I live in a 125 year old house that has two chimney flues. One is still attached to the fireplace setting and is functional.

The other is walled over in the kitchen area. I presume it was once used as the primary heat or cooking source.
At this point unless you look from outside the house you cant tell it was even there.

What I want to do is break into the front wall of the chimney and install cabinetry on that wall. Is this possible?

the flue its self is about 6 feet wide. its capped and there are no pipes coming out of the top so it doesn't appear to be used for venting other things...

Majority of the flue structure is outside of the house, you can see it it shares a common wall with the inside, which i assume behind the plaster, is bricked over.

I just want to break into the front facing wall about 8 feet high and 7 feet wide. so longer than the chimney.

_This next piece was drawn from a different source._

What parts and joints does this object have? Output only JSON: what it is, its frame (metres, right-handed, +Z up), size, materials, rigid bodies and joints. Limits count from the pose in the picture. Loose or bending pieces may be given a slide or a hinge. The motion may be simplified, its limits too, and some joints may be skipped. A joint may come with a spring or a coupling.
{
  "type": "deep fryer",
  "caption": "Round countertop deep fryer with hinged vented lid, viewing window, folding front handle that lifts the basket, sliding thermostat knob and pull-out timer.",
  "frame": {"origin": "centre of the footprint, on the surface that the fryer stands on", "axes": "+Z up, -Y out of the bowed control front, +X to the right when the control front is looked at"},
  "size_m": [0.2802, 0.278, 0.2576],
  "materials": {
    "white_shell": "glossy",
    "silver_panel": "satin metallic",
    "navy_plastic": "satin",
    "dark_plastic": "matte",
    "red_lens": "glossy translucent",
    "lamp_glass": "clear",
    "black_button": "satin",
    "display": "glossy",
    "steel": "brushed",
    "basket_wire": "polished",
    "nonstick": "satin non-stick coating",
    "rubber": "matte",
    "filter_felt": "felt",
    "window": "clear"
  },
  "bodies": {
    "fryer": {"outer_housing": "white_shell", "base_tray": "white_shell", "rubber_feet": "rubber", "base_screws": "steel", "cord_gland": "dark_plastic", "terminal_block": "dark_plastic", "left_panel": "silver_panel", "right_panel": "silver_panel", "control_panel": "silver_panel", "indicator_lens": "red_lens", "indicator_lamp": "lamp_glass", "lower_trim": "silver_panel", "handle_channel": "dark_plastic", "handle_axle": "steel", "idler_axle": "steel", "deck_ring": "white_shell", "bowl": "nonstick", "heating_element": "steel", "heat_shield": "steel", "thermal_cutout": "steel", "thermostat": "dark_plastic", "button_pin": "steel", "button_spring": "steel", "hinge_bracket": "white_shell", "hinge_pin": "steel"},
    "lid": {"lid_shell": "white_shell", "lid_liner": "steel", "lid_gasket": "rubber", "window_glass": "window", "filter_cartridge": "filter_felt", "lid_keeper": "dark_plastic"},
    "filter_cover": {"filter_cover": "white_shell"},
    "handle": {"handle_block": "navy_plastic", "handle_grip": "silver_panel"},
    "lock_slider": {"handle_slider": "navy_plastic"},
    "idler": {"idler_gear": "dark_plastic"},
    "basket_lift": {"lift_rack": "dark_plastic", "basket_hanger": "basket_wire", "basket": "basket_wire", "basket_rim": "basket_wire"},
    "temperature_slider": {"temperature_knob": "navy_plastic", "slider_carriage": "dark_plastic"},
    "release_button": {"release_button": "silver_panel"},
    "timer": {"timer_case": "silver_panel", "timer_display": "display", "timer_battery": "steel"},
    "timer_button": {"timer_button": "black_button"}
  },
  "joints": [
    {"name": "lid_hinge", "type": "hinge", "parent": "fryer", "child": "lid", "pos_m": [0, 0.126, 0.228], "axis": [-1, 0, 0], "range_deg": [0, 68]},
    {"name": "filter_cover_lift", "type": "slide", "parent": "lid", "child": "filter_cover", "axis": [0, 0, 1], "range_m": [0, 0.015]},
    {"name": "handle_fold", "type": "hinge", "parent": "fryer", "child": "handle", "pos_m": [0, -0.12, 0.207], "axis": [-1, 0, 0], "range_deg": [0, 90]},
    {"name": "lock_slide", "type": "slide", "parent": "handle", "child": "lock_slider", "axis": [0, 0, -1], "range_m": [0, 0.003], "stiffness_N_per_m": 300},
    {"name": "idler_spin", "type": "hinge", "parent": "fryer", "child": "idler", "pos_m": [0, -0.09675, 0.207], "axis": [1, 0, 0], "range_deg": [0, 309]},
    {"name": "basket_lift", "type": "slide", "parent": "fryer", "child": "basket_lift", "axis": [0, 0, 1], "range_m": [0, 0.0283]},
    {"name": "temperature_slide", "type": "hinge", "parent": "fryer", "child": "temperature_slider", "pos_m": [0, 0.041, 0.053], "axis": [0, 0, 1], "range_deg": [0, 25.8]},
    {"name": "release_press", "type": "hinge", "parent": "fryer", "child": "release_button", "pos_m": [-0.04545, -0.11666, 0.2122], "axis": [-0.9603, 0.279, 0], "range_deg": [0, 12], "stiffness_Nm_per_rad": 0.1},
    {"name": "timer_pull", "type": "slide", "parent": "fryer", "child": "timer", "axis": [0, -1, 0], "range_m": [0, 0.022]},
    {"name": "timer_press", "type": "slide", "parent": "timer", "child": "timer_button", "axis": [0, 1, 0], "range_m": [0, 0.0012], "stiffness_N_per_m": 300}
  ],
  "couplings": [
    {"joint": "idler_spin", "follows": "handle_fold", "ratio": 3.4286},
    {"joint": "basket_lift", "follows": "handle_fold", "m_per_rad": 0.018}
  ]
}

That doesn't mean i have to break down the chimney walls on the side, I can keep the brick in place as a visual and that would be nice, but I would have to at least remove 8 feet of 1 of the 4 walls, leaving 3 walls for support.

is that enough? Do i have to put in a support beam? How do you do that if it were necessary? Will the whole thing collapse as i try to dig into part of it?

We are on the ground floor of the house, and the flue extends 3 stories. I would be removing brick around the bottom of the flue where i presume the old f mouth was.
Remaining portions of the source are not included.